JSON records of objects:
◇ ◇ ◇ ◇ ◇
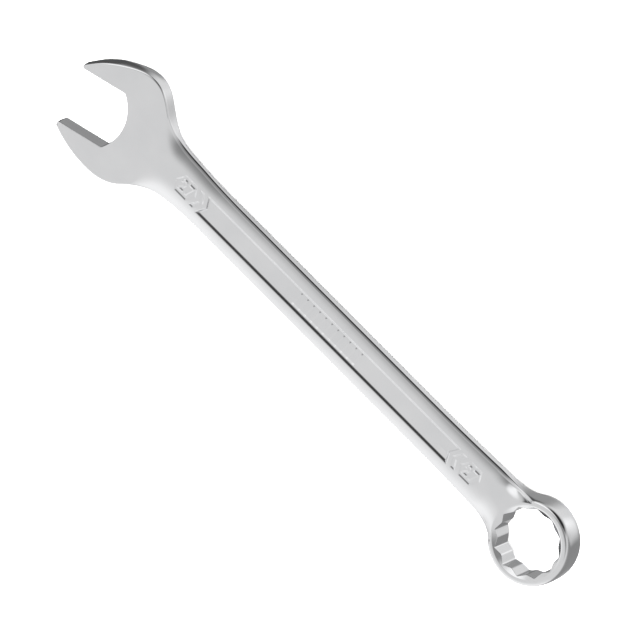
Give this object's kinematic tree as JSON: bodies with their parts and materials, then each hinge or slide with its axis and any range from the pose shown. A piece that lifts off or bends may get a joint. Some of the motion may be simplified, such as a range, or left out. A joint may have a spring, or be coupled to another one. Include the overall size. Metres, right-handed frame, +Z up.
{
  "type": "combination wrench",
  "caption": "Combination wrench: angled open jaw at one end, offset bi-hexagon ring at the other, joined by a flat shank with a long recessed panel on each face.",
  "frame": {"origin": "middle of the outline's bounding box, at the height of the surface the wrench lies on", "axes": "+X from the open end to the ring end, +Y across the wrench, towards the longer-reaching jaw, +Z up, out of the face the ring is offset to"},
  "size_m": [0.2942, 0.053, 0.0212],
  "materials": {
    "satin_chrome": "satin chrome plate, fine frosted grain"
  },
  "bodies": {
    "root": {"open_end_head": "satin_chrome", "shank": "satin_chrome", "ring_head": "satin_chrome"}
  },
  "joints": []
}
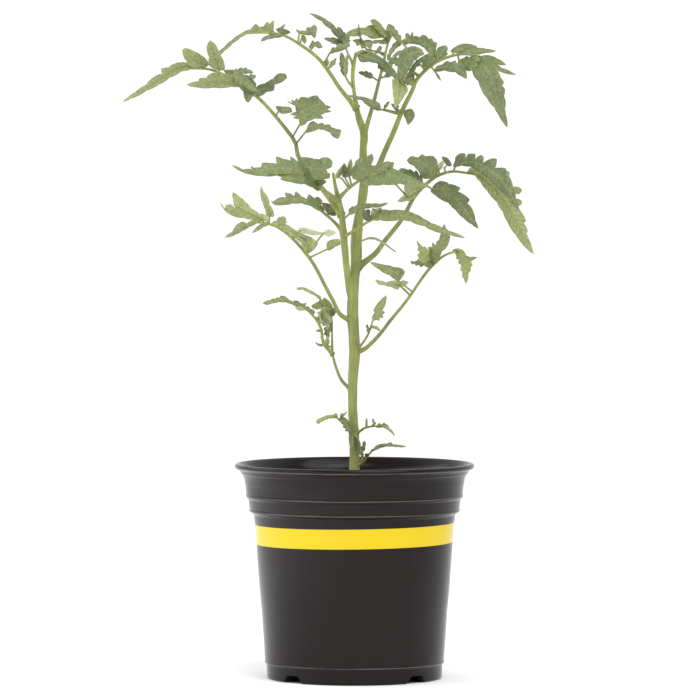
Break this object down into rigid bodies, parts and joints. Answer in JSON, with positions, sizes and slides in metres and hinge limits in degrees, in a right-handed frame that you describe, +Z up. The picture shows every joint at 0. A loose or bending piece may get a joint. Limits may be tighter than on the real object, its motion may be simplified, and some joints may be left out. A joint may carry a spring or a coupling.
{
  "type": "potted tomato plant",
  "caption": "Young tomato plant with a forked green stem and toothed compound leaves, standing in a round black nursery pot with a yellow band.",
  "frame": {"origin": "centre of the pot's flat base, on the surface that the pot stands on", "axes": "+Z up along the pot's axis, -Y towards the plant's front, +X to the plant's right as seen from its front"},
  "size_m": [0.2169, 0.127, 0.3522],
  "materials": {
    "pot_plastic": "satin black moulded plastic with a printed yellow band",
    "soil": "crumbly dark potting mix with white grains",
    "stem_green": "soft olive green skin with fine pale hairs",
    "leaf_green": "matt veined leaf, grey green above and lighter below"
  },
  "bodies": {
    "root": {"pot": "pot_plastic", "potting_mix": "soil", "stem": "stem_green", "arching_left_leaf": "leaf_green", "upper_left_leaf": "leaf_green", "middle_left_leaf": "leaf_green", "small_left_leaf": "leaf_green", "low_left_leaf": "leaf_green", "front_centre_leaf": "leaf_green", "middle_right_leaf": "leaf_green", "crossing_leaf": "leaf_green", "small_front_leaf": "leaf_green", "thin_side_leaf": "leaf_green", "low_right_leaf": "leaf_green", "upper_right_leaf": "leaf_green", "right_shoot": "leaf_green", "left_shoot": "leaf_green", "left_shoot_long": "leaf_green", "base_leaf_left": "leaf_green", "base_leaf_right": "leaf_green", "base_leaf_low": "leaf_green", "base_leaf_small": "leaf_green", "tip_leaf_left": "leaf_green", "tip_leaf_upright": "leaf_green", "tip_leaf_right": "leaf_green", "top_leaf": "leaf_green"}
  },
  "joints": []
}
◇ ◇ ◇ ◇ ◇
◆ WHAT YOU NEED TO DO: Output each record precisely as given.

◆ RESPONSE TO THE TASK:
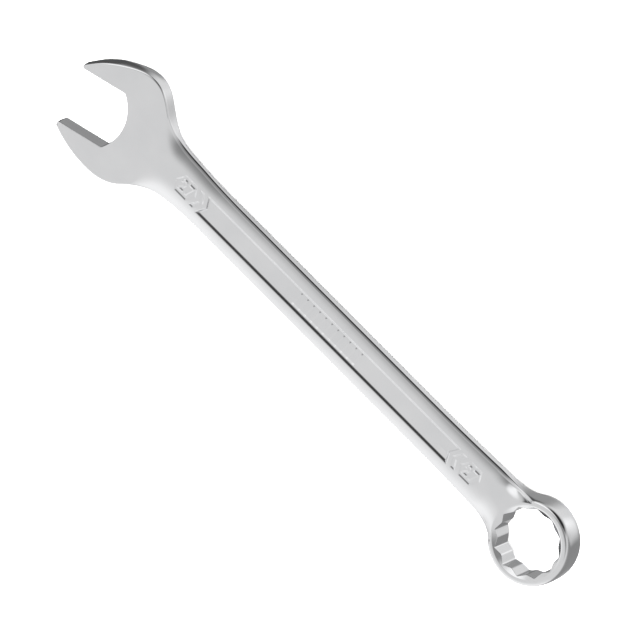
Give this object's kinematic tree as JSON: bodies with their parts and materials, then each hinge or slide with its axis and any range from the pose shown. A piece that lifts off or bends may get a joint. Some of the motion may be simplified, such as a range, or left out. A joint may have a spring, or be coupled to another one. Include the overall size. Metres, right-handed frame, +Z up.
{
  "type": "combination wrench",
  "caption": "Combination wrench: angled open jaw at one end, offset bi-hexagon ring at the other, joined by a flat shank with a long recessed panel on each face.",
  "frame": {"origin": "middle of the outline's bounding box, at the height of the surface the wrench lies on", "axes": "+X from the open end to the ring end, +Y across the wrench, towards the longer-reaching jaw, +Z up, out of the face the ring is offset to"},
  "size_m": [0.2942, 0.053, 0.0212],
  "materials": {
    "satin_chrome": "satin chrome plate, fine frosted grain"
  },
  "bodies": {
    "root": {"open_end_head": "satin_chrome", "shank": "satin_chrome", "ring_head": "satin_chrome"}
  },
  "joints": []
}
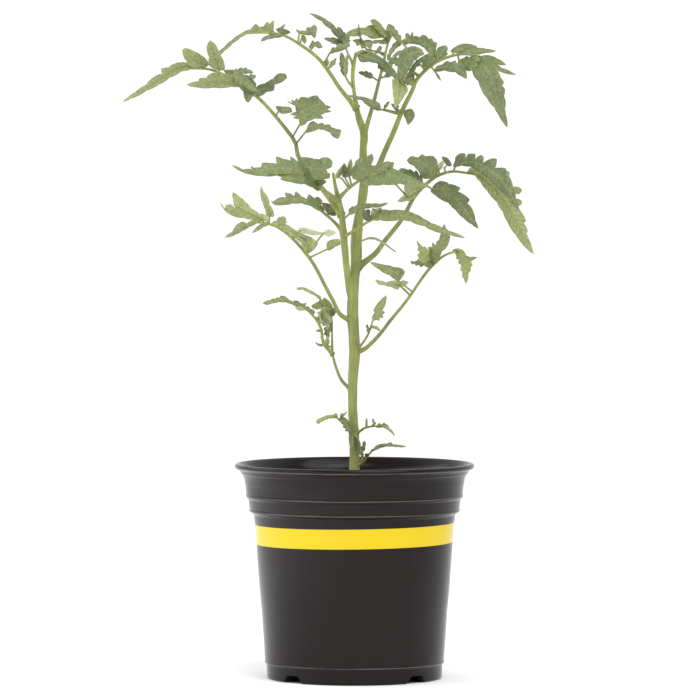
Break this object down into rigid bodies, parts and joints. Answer in JSON, with positions, sizes and slides in metres and hinge limits in degrees, in a right-handed frame that you describe, +Z up. The picture shows every joint at 0. A loose or bending piece may get a joint. Limits may be tighter than on the real object, its motion may be simplified, and some joints may be left out. A joint may carry a spring or a coupling.
{
  "type": "potted tomato plant",
  "caption": "Young tomato plant with a forked green stem and toothed compound leaves, standing in a round black nursery pot with a yellow band.",
  "frame": {"origin": "centre of the pot's flat base, on the surface that the pot stands on", "axes": "+Z up along the pot's axis, -Y towards the plant's front, +X to the plant's right as seen from its front"},
  "size_m": [0.2169, 0.127, 0.3522],
  "materials": {
    "pot_plastic": "satin black moulded plastic with a printed yellow band",
    "soil": "crumbly dark potting mix with white grains",
    "stem_green": "soft olive green skin with fine pale hairs",
    "leaf_green": "matt veined leaf, grey green above and lighter below"
  },
  "bodies": {
    "root": {"pot": "pot_plastic", "potting_mix": "soil", "stem": "stem_green", "arching_left_leaf": "leaf_green", "upper_left_leaf": "leaf_green", "middle_left_leaf": "leaf_green", "small_left_leaf": "leaf_green", "low_left_leaf": "leaf_green", "front_centre_leaf": "leaf_green", "middle_right_leaf": "leaf_green", "crossing_leaf": "leaf_green", "small_front_leaf": "leaf_green", "thin_side_leaf": "leaf_green", "low_right_leaf": "leaf_green", "upper_right_leaf": "leaf_green", "right_shoot": "leaf_green", "left_shoot": "leaf_green", "left_shoot_long": "leaf_green", "base_leaf_left": "leaf_green", "base_leaf_right": "leaf_green", "base_leaf_low": "leaf_green", "base_leaf_small": "leaf_green", "tip_leaf_left": "leaf_green", "tip_leaf_upright": "leaf_green", "tip_leaf_right": "leaf_green", "top_leaf": "leaf_green"}
  },
  "joints": []
}